Exercise:
Find the lines containing the word "bodies" and copy every one of them.

Data:
#####
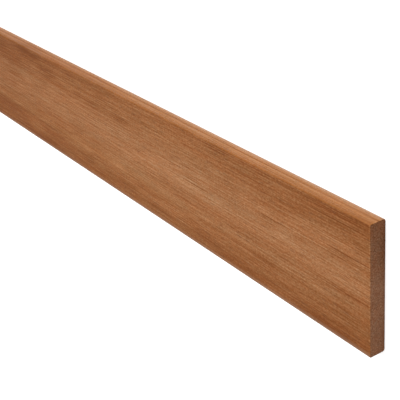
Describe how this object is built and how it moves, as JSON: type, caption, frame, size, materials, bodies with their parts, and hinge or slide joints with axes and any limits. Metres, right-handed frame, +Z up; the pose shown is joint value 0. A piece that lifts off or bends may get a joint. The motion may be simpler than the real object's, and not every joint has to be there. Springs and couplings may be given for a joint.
{
  "type": "hardwood lipping strip",
  "caption": "Thin flat strip of planed hardwood with eased corners and square-sawn ends, glued along the edge of a flush door or board to cover its core.",
  "frame": {"origin": "middle of the glue face, the wide face that the strip lies on", "axes": "+X along the grain, +Y across the width, +Z up through the thickness, out of the show face"},
  "size_m": [2.1, 0.046, 0.006],
  "materials": {
    "hardwood": "planed bare timber, reddish brown, satin, with fine straight grain and short open pores"
  },
  "bodies": {
    "root": {"lipping_strip": "hardwood"}
  },
  "joints": []
}
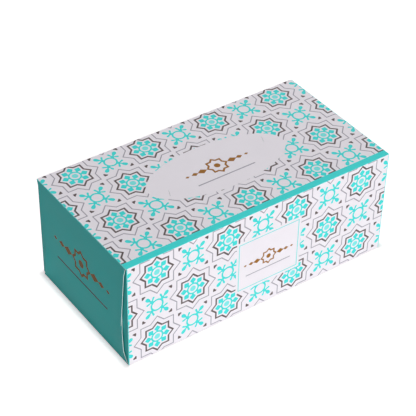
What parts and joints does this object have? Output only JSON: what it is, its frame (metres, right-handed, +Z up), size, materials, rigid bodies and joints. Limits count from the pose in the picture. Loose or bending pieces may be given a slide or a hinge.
#####
Exercise response:
Describe how this object is built and how it moves, as JSON: type, caption, frame, size, materials, bodies with their parts, and hinge or slide joints with axes and any limits. Metres, right-handed frame, +Z up; the pose shown is joint value 0. A piece that lifts off or bends may get a joint. The motion may be simpler than the real object's, and not every joint has to be there. Springs and couplings may be given for a joint.
  "bodies": {
What parts and joints does this object have? Output only JSON: what it is, its frame (metres, right-handed, +Z up), size, materials, rigid bodies and joints. Limits count from the pose in the picture. Loose or bending pieces may be given a slide or a hinge.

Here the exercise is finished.